* Exercise:
Please copy the lines below exactly, from the first one through the line showing "skirt_corner_cut = 1.0".

* Dataset excerpt:
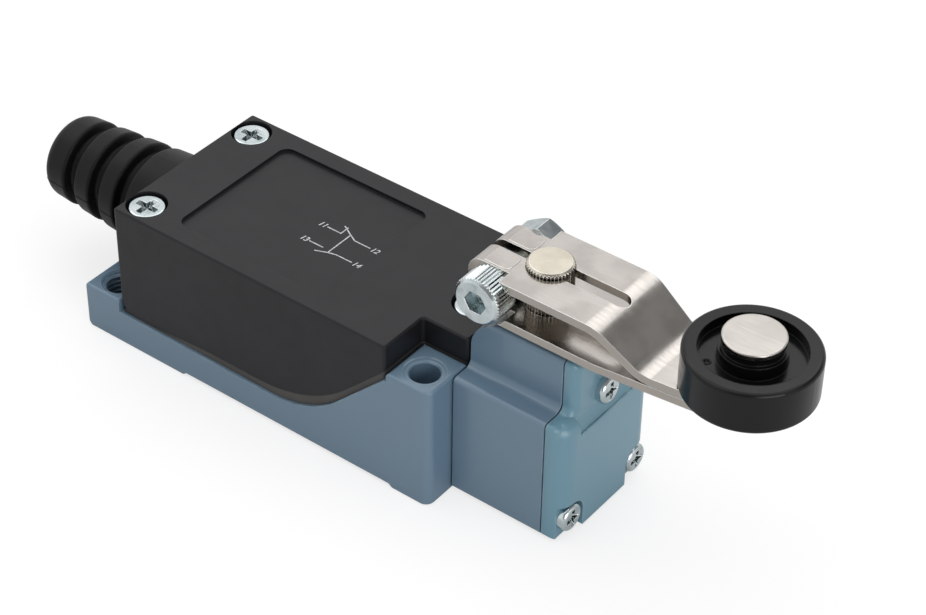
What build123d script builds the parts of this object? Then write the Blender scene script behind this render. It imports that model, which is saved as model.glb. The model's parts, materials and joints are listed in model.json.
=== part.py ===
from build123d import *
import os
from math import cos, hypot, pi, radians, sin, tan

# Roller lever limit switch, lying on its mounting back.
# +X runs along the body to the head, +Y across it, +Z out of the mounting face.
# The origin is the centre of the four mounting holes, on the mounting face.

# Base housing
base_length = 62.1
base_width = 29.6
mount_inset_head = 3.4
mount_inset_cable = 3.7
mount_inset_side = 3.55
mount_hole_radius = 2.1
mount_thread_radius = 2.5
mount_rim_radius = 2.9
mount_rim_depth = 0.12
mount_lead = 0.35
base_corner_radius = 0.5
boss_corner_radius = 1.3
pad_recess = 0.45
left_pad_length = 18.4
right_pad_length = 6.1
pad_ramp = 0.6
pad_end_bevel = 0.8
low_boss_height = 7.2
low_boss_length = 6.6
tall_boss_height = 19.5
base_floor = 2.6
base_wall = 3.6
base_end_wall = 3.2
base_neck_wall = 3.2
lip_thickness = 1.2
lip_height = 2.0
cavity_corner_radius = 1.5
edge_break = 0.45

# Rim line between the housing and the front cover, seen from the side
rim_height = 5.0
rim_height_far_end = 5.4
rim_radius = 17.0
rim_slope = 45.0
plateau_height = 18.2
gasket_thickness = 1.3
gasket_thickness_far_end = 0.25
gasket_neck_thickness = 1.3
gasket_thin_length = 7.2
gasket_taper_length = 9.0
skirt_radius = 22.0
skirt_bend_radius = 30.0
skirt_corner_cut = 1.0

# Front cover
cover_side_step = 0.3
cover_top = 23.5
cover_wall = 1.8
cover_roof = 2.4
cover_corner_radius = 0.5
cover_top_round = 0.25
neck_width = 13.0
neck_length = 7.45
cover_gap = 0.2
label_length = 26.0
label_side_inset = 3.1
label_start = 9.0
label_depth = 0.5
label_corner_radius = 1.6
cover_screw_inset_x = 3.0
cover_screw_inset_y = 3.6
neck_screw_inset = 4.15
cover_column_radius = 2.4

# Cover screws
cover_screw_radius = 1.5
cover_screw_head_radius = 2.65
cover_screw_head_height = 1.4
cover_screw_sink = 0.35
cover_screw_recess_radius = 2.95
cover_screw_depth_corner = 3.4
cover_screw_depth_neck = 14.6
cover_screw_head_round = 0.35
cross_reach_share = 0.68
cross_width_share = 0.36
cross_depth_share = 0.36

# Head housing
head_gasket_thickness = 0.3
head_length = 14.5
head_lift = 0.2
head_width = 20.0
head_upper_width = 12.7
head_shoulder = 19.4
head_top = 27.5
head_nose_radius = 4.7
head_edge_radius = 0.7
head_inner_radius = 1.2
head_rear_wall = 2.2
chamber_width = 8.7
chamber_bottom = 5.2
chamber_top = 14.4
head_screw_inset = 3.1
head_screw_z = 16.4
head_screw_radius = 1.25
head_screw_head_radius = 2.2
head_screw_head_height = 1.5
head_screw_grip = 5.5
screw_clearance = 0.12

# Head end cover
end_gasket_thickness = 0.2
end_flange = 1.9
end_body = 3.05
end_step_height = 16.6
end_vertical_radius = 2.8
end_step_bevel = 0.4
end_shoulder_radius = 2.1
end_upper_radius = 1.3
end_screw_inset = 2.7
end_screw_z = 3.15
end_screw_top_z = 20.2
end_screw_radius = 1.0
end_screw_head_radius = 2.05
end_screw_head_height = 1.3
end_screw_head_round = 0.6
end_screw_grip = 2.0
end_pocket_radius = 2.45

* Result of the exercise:
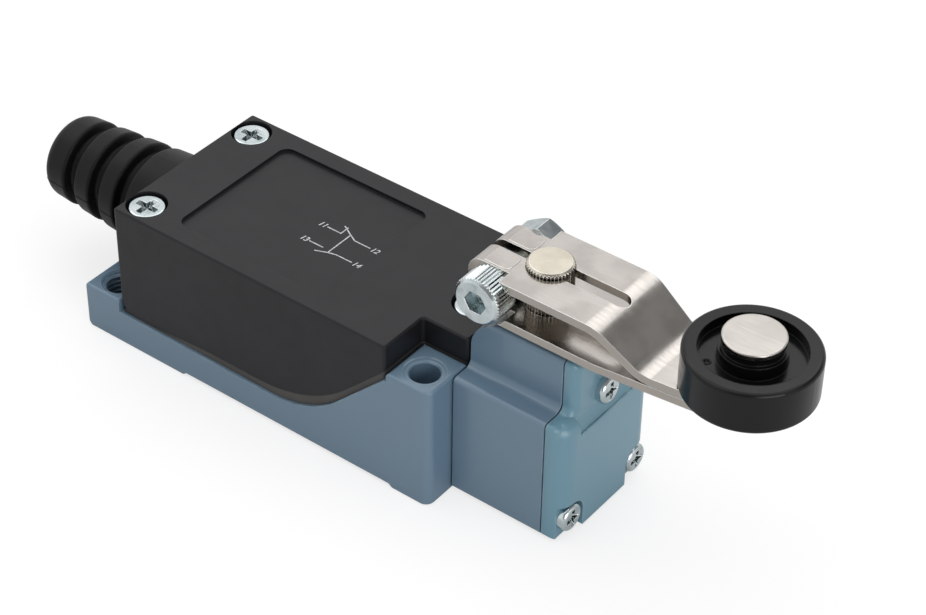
What build123d script builds the parts of this object? Then write the Blender scene script behind this render. It imports that model, which is saved as model.glb. The model's parts, materials and joints are listed in model.json.
=== part.py ===
from build123d import *
import os
from math import cos, hypot, pi, radians, sin, tan

# Roller lever limit switch, lying on its mounting back.
# +X runs along the body to the head, +Y across it, +Z out of the mounting face.
# The origin is the centre of the four mounting holes, on the mounting face.

# Base housing
base_length = 62.1
base_width = 29.6
mount_inset_head = 3.4
mount_inset_cable = 3.7
mount_inset_side = 3.55
mount_hole_radius = 2.1
mount_thread_radius = 2.5
mount_rim_radius = 2.9
mount_rim_depth = 0.12
mount_lead = 0.35
base_corner_radius = 0.5
boss_corner_radius = 1.3
pad_recess = 0.45
left_pad_length = 18.4
right_pad_length = 6.1
pad_ramp = 0.6
pad_end_bevel = 0.8
low_boss_height = 7.2
low_boss_length = 6.6
tall_boss_height = 19.5
base_floor = 2.6
base_wall = 3.6
base_end_wall = 3.2
base_neck_wall = 3.2
lip_thickness = 1.2
lip_height = 2.0
cavity_corner_radius = 1.5
edge_break = 0.45

# Rim line between the housing and the front cover, seen from the side
rim_height = 5.0
rim_height_far_end = 5.4
rim_radius = 17.0
rim_slope = 45.0
plateau_height = 18.2
gasket_thickness = 1.3
gasket_thickness_far_end = 0.25
gasket_neck_thickness = 1.3
gasket_thin_length = 7.2
gasket_taper_length = 9.0
skirt_radius = 22.0
skirt_bend_radius = 30.0
skirt_corner_cut = 1.0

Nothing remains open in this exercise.